More so than Survival, which only briefly touched upon the subject, Emma Reeves’s story also discusses the morality of hunting for sport. Nobles such as the matriarchal Ulla (Nimmy March) and her competitive elder sons Issak (Peter Bankole) and Tob (Sean Knopp) trot out the same excuses as we are used to on our planet – that it’s “traditional” and that the “vermin” would overrun the land if their numbers were not kept in check in this manner. Here, though, the “vermin” are sentient beings. While Issak and Tob jostle amusingly for the position of alpha male and the affections of “Lady Mags”, Jaks (Irfan Shamji), the runt of the litter, takes a more surprising path.

Though Vulpana’s past is well realised, its present remains something of an enigma. In the opening episode, Mags says that she doesn’t have a home, because her people were “driven from Vulpana years ago.” This is despite the fact that both Captain Cook (in The Greatest Show in the Galaxy) and this release’s back-cover blurb (quoted at the top of the page) claim that Mags was taken from that very planet. Maybe the diaspora took place after Mags’s departure, or, perhaps more likely, was under way when Captain Cook found her and saved her from being shot with a silver bullet. If we assume that as much time has passed for Mags as it has done for Jessica Martin since the events of Greatest Show, then that was more than 30 years ago.
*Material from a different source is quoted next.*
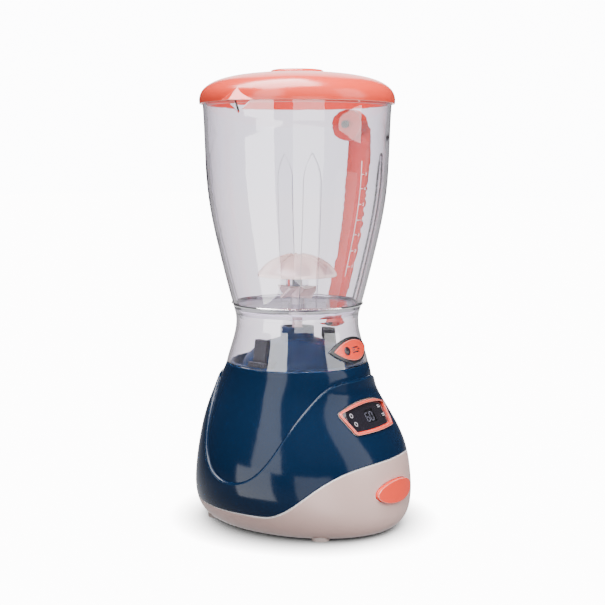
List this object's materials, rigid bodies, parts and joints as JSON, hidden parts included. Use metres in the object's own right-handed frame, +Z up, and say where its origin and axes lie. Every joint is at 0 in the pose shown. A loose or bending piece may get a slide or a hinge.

The Doctor’s reference to the Vulpanans’ refugee status ties in quite well with the comic strip Hill of Beans, in which Vulpana is depicted as an occupied world.

The finished product holds together well, the two-and-a-quarter-hour story packing the two CDs almost to capacity, leaving less than 20 minutes to spare for interviews and isolated music. The plot is only really hampered by a few meandering moments and some awkward solo scenes for the Doctor, during which he has to talk to the TARDIS or to himself in order to explain to the listener what is going on. The familiar classic series pattern of capture and escape is repeated at least once too often. Apart from that, though, The Moons of Vulpana is a hoot. Or should that be a howl?